# Chief quits board over Ga. recruit death



## kwflatbed (Dec 29, 2004)

The Associated Press

*KENNESAW*, Ga.- The Kennesaw police chief has resigned from the advisory board of an academy where one of his recruits was accidentally killed and says his department will no longer send police recruits there for training.
Kennesaw Police Chief Tim Callahan said his decision is a response to how the North Central Georgia Law Enforcement Academy handled the shooting death of Tara Drummond, a recruit with the police department.
Callahan said he specifically did not like the way academy director Dr. Carole Morgan handled the situation.
"I was extremely dissatisfied with the lack of responsibility and accountability that Dr. Morgan exhibited during the Drummond incident," he said.
Drummond, 23, was accidentally shot to death during firearms training last September by her instructor, Cobb County Sheriff's Deputy Sgt. Albert Jackson. Jackson had placed what he thought were "dummy rounds" in his gun and pointed it at Drummond. But a round went off, hitting Drummond in the chest.
Callahan announced his resignation in an Aug. 24 letter sent to the advisory board.
Callahan said he blames Morgan's inexperience for the academy's failure to enforce safety policies.
"Although Dr. Morgan has been a friend of mine for close to 20 years, I feel that her lack of actual practicing law-enforcement experience greatly impairs her ability to effectively direct the academy, and especially those areas of high liability like firearms, drivers training and defensive tactics," Callahan said.
Some changes have been made at the academy since the shooting.
Recruits there must now wear body armor during firearms training and a safety officer must be on site to monitor firearms exercises. The academy also is forming a safety review committee and strengthening its policies and procedures.
In the meantime, Callahan said he has not decided where to send future Kennesaw police recruits for basic training.
"We are presently exploring possibilities now," he said. "The city manager and city government of Kennesaw are aware of this and support my decision."

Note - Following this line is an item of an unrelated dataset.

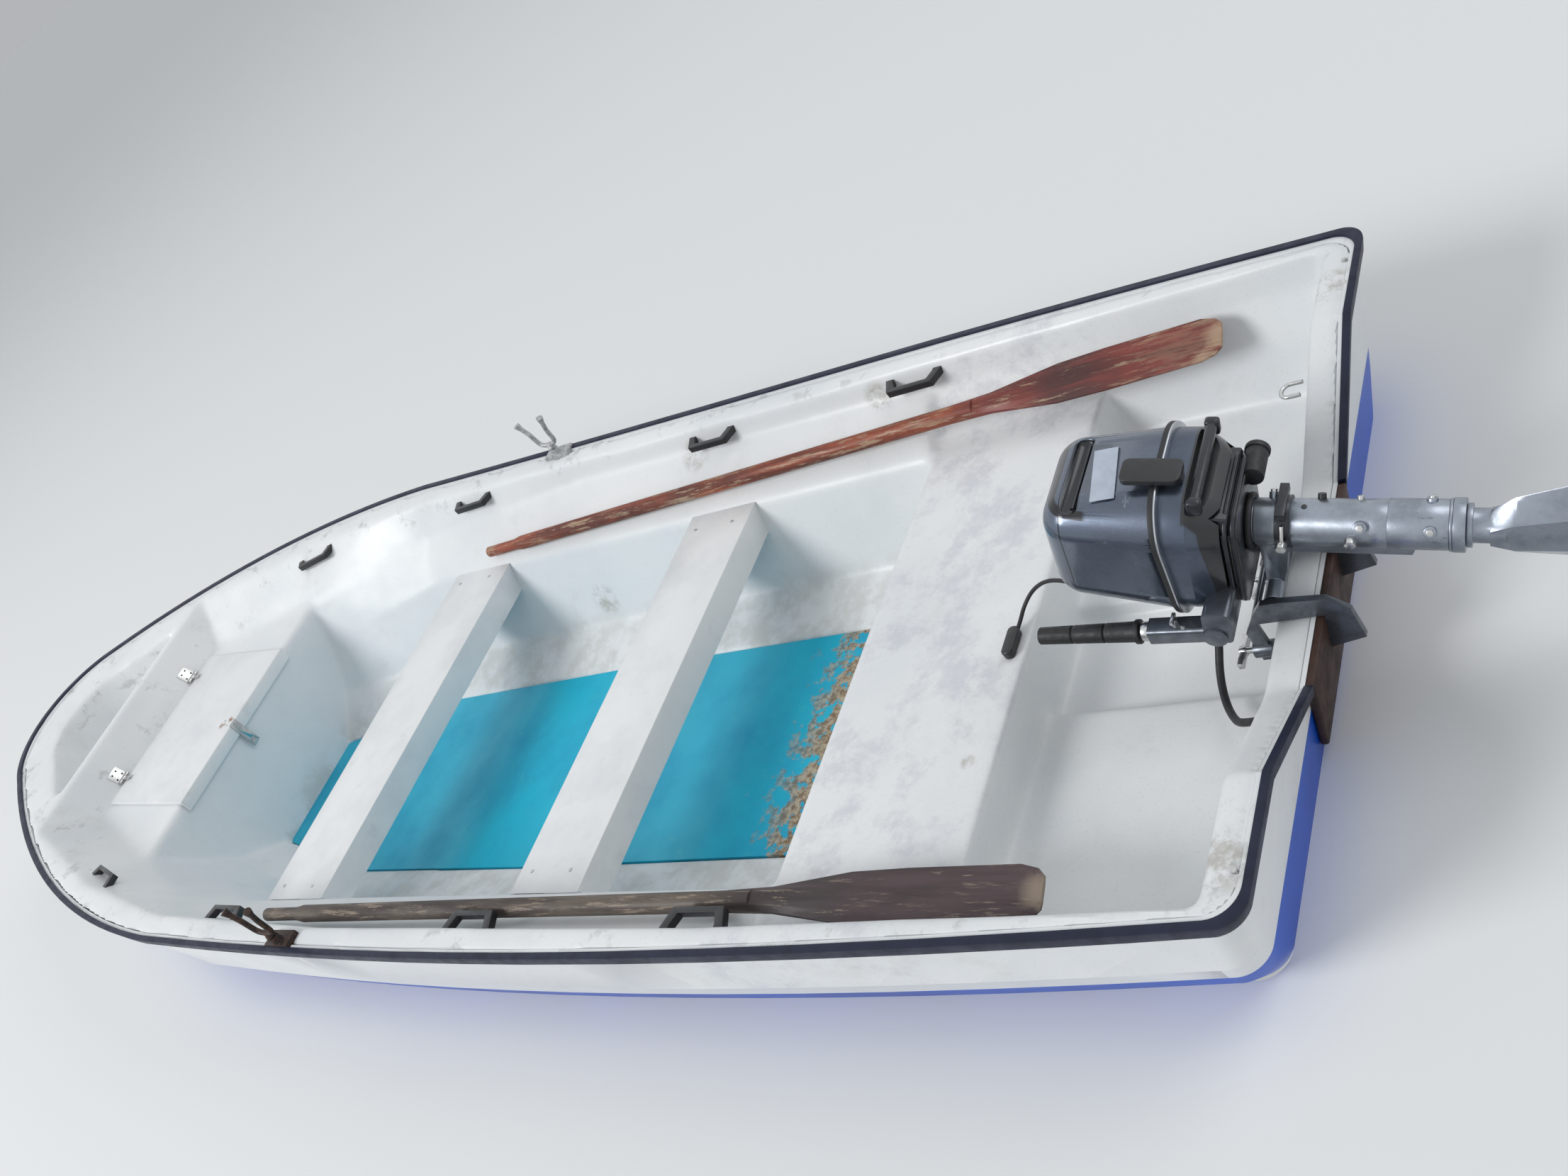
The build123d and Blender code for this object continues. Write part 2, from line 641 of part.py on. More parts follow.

_Copyright 2006 Associated Press. All rights reserved. This material may not be published, broadcast, rewritten, or redistributed._


----------



## MVS (Jul 2, 2003)

Just my .02, but doesn't it make more sense to have someone with experience to run the academy? I think this Chief made a good decision.


----------



## dcs2244 (Jan 29, 2004)

Nah, RPD, if cops ran the academy someone might get a "swirly" and have their self esteem damaged...but they probably wouldn't get shot to death.

What a horrible, unacceptable waste. Prayers for the trainees family and the sergeant.

After the consolidation, I learned to wear my vest (and a blazed orange shirt) to the range...you wouldn't believe some of the stuff that happened.


----------